When we think of the cost of a car, most people think of the initial capital (the purchase) and the cost of fuel per trip. But there are always hidden tolls, economic and social, that we ignore.
Think about it: let’s say that everyone can afford to own a car, and wants to drive one. Cars don’t work without a smooth surface to operate them on, so we spend billions of dollars building and repeatedly maintaining lanes of asphalt tracks spread across acres of land so we can use them.

But cars also need to be controlled at intersections. So we spend more billions on creating infrastructure, writing laws, and training drivers so people don’t crash or interrupt the system.
But they do crash, and people do break the system, which wastes more time and money on safety nets, traffic issues, and thousands in insurance cash. So we build more infrastructure and roads, remove other alternatives like bike lanes and railroads, and give more space to cars.

But this forces more people to drive, even when it’s not financially viable for them to do so. The personal out-of-pocket cost of a car includes insurance, repairs, parking space, and more, scaling by car usage. According to the US BLS, vehicle costs can eat up over 30 percent of household income for low 20 percent-income families.

That’s the equivalent of having a third of your income deducted from your payroll purely for getting to work.
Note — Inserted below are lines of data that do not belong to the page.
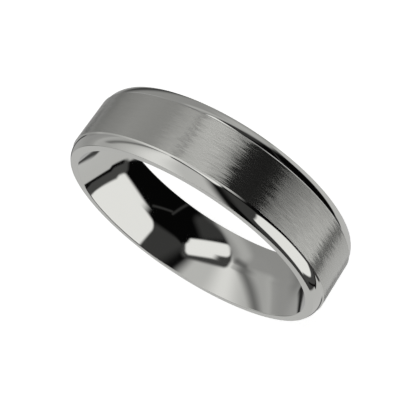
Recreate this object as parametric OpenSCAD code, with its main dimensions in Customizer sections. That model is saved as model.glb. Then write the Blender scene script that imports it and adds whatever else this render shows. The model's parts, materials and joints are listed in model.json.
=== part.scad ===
// Wedding band: one seamless ring turned from a single blank.
// The ring stands upright. Its bore runs along Y, +Z is up, and the origin is the centre of the bore.
// The cross-section is drawn with X as the distance from the bore's axis and Y along the bore.

/* [Ring] */
// Inner diameter at the middle of the bore, 21 mm is European ring size 66
bore_d = 21; // [15:0.1:23]
// Width of the band along the finger
band_w = 6; // [5.6:0.1:6.6]
// Thickness of the metal at the middle of the band
wall = 1.5; // [1.3:0.1:2.4]

/* [Outside] */
// Width of the flat satin belt
belt_w = 4; // [3.6:0.1:4.4]
// Width and depth of the small bevel along each edge of the belt
belt_bevel = 0.1; // [0.05:0.01:0.2]
// Radius of the rounded, polished shoulders beside the belt
shoulder_r = 1.35; // [1.1:0.05:2]
// Radius that breaks the corner between shoulder and side face
corner_r = 0.08; // [0.04:0.01:0.12]

/* [Inside] */
// Width of the straight cylindrical land at the middle of the bore
land_w = 0.4; // [0.2:0.1:1]
// Radius of the comfort-fit curve that opens the bore from the land to its mouths
comfort_r = 11; // [9:0.5:14]
// Radius that breaks the edge at each mouth of the bore
mouth_r = 0.1; // [0.05:0.01:0.3]

/* [Hidden] */

silver_grey = [0.70, 0.70, 0.68];
curve_steps = 96;

bore_r = bore_d / 2;
belt_r = bore_r + wall;
half_w = band_w / 2;
half_belt = belt_w / 2;
half_land = land_w / 2;

// The shoulder is an arc that leaves the foot of the bevel parallel to the belt
shoulder_start = half_belt + belt_bevel;
shoulder_top_r = belt_r - belt_bevel;
shoulder_centre_r = shoulder_top_r - shoulder_r;

// The corner's arc touches the shoulder's arc and the side face
corner_y = half_w - corner_r;
corner_reach = shoulder_r - corner_r;
corner_centre_r = shoulder_centre_r + sqrt(pow(corner_reach, 2) - pow(corner_y - shoulder_start, 2));
corner_touch_y = shoulder_start + (corner_y - shoulder_start) * shoulder_r / corner_reach;

// The mouth's arc touches the comfort-fit arc and the side face
comfort_centre_r = bore_r + comfort_r;
mouth_y = half_w - mouth_r;
mouth_reach = comfort_r - mouth_r;
mouth_centre_r = comfort_centre_r - sqrt(pow(mouth_reach, 2) - pow(mouth_y - half_land, 2));
mouth_touch_y = half_land + (mouth_y - half_land) * comfort_r / mouth_reach;

// Everything nearer the axis than this lies inside the bore, everything past outside_r is outside
inside_r = bore_r - 1;
outside_r = belt_r + 1;

// A rectangle of the cross-section, from one corner to the opposite one
module block(r0, y0, r1, y1) {
    translate([r0, y0])
        square([r1 - r0, y1 - y0]);
}

// The part of a disc of the cross-section that lies between two heights along the bore
module disc_slice(centre_r, centre_y, radius, y0, y1) {
    intersection() {
        translate([centre_r, centre_y])
            circle(r = radius, $fn = curve_steps);
        block(centre_r - radius - 1, y0, centre_r + radius + 1, y1);
    }
}

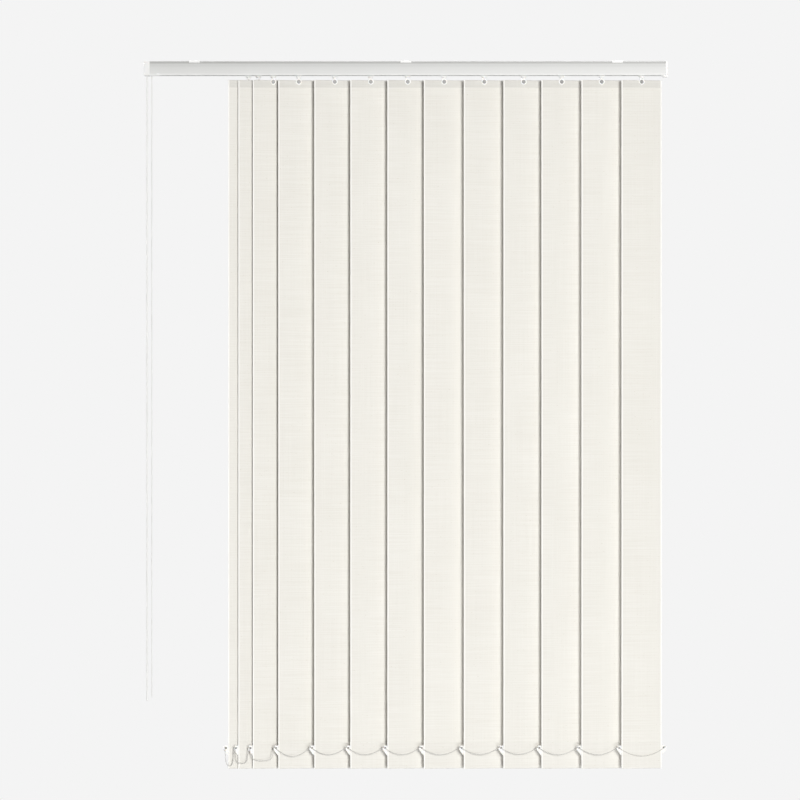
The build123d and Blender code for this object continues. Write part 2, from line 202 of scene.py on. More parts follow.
# The floor is lit as it is, and the camera sees it paler, fading into the wall at its rim.
def makeFloor():
    bpy.ops.mesh.primitive_circle_add(
        vertices=96,
        radius=room["floorRadius"] * mm,
        fill_type="NGON",
        location=(0, 0, -room["floorDrop"] * mm),
    )
    floor = bpy.context.object
    floor.name = "paleFloor"
    paint = bpy.data.materials.new("paleFloor")
    paint.use_nodes = True
    tree = paint.node_tree
    lit = tree.nodes["Principled BSDF"]
    lit.inputs["Base Color"].default_value = room["floorColour"]
    lit.inputs["Roughness"].default_value = 0.9
    pale, wall = (tree.nodes.new("ShaderNodeEmission") for _ in range(2))
    pale.inputs["Color"].default_value = room["floorColour"]
    wall.inputs["Color"].default_value = room["wallColour"]
    paler, faded = (tree.nodes.new("ShaderNodeMixShader") for _ in range(2))
    paler.inputs[0].default_value = room["floorPaleness"]
    tree.links.new(lit.outputs[0], paler.inputs[1])
    tree.links.new(pale.outputs[0], paler.inputs[2])
    where = tree.nodes.new("ShaderNodeTexCoord")
    fromMiddle = tree.nodes.new("ShaderNodeVectorMath")
    fromMiddle.operation = "LENGTH"
    rim = tree.nodes.new("ShaderNodeMapRange")
    rim.interpolation_type = "SMOOTHSTEP"
    rim.inputs["From Min"].default_value = room["floorFadesFrom"] * mm
    rim.inputs["From Max"].default_value = room["floorFadedAt"] * mm
    tree.links.new(where.outputs["Object"], fromMiddle.inputs[0])
    tree.links.new(fromMiddle.outputs["Value"], rim.inputs["Value"])
    tree.links.new(rim.outputs["Result"], faded.inputs[0])
    tree.links.new(paler.outputs[0], faded.inputs[1])
    tree.links.new(wall.outputs[0], faded.inputs[2])
    mix = plainSeenBehind(tree, lit, faded)
    tree.links.new(mix.outputs[0], tree.nodes["Material Output"].inputs["Surface"])
    floor.data.materials.append(paint)


bpy.context.scene.view_settings.view_transform = "Standard"
makeCamera()
for name, (place, width, height, watts, colour) in lamps.items():
    makeLamp(name, place, width, height, watts, colour)
makeWorld()
makeFloor()
print("camera, lamps and floor made")


# Finishes

# A material and the few steps that its node tree is built from. Noise and band scales are
# per metre of the coordinates that they get.
class Finish:
    def __init__(self, name, colour, roughness, **sockets):
        self.material = bpy.data.materials.new(name)
        self.material.use_nodes = True
        self.tree = self.material.node_tree
        self.shader = self.tree.nodes["Principled BSDF"]
        self.set("Base Color", (*colour, 1.0))
        self.set("Roughness", roughness)
        for socket, value in sockets.items():
            self.set(socket.replace("_", " "), value)

    def set(self, socket, value):
        self.shader.inputs[socket].default_value = value

    def node(self, kind, **settings):
        made = self.tree.nodes.new(kind)
        for name, value in settings.items():
            setattr(made, name, value)
        return made

    def join(self, output, socket):
        self.tree.links.new(output, socket)

    def place(self, source="Object", scale=(1, 1, 1)):
        where = self.node("ShaderNodeTexCoord")
        mapping = self.node("ShaderNodeMapping")
        mapping.inputs["Scale"].default_value = scale
        self.join(where.outputs[source], mapping.inputs["Vector"])
        return mapping.outputs["Vector"]

    def noise(self, vector, scale, detail=2.0, roughness=0.5):
        noise = self.node("ShaderNodeTexNoise")
        noise.inputs["Scale"].default_value = scale
        noise.inputs["Detail"].default_value = detail
        noise.inputs["Roughness"].default_value = roughness
        self.join(vector, noise.inputs["Vector"])
        return noise.outputs["Fac"]

    def bands(self, vector, scale, direction, distortion=0.0):
        wave = self.node("ShaderNodeTexWave", bands_direction=direction)
        wave.inputs["Scale"].default_value = scale
        wave.inputs["Distortion"].default_value = distortion
        self.join(vector, wave.inputs["Vector"])
        return wave.outputs["Fac"]

    def math(self, operation, *values):
        step = self.node("ShaderNodeMath", operation=operation)
        for socket, value in zip(step.inputs, values):
            if isinstance(value, (int, float)):
                socket.default_value = value
            else:
                self.join(value, socket)
        return step.outputs[0]

    def ramp(self, value, low, high, lowColour, highColour):
        ramp = self.node("ShaderNodeValToRGB")
        ends = ramp.color_ramp.elements
        ends[0].position, ends[1].position = low, high
        ends[0].color, ends[1].color = (*lowColour, 1.0), (*highColour, 1.0)
        self.join(value, ramp.inputs["Fac"])
        return ramp.outputs["Color"]

    # From low to high as the value goes from start to end
    def range(self, value, low, high, start=0.0, end=1.0):
        change = self.node("ShaderNodeMapRange")
        ends = {"From Min": start, "From Max": end, "To Min": low, "To Max": high}
        for socket, number in ends.items():
            change.inputs[socket].default_value = number
        self.join(value, change.inputs["Value"])
        return change.outputs["Result"]

    def attribute(self, name):
        return self.node("ShaderNodeAttribute", attribute_name=name).outputs["Fac"]

    def mixed(self, first, second, blend="MULTIPLY"):
        mix = self.node("ShaderNodeMix", data_type="RGBA", blend_type=blend)
        mix.inputs["Factor"].default_value = 1.0
        self.join(first, mix.inputs["A"])
        self.join(second, mix.inputs["B"])
        return mix.outputs["Result"]

    def colour(self, output):
        self.join(output, self.shader.inputs["Base Color"])

    def gloss(self, output):
        self.join(output, self.shader.inputs["Roughness"])

    def bump(self, height, strength, distance):
        bump = self.node("ShaderNodeBump")
        bump.inputs["Strength"].default_value = strength
        bump.inputs["Distance"].default_value = distance
        self.join(height, bump.inputs["Height"])
        self.join(bump.outputs["Normal"], self.shader.inputs["Normal"])


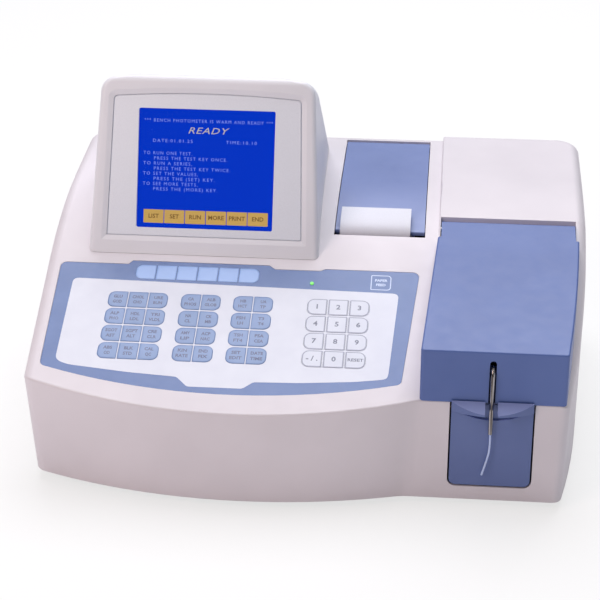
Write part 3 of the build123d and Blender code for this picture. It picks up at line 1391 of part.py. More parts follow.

There’s more: cars also command an inordinate list of social costs which extend past hundreds of pages of peer-reviewed papers. The effects of traffic congestion, car-centric land use, pollution, and more are baked into our society and alter everything from the cost of our housing to the cost of our food.

And the human toll.

There are always things we accept as an unfortunate cost or waste. Wastes of water. Wastes of food. Wastes of money. But what we cannot accept is the waste of life. Are we supposed to tolerate an ‘accepted’ number of fatalities that result from driving? Do we excuse the existence of a literal death toll in how we get to work? To school? To a doctor’s appointment?

The National Highway Traffic Safety Administration estimates that during 2021, there were 42,915 fatalities from car accidents in the US, putting road injuries in the top ten leading causes of death. That means that every year, out of 100,000 people, 13 will die as a victim of our primary method of transportation. That’s a tax we should never accept.

Bruises heal. Egos heal. Death does not heal. The way we travel is costly, and we pay with our lives, literally and metaphorically.

Government statistics predict that at some point in your life, you will end up in a car accident. When you do, perhaps you should ask yourself: For a car, how much are you willing to pay?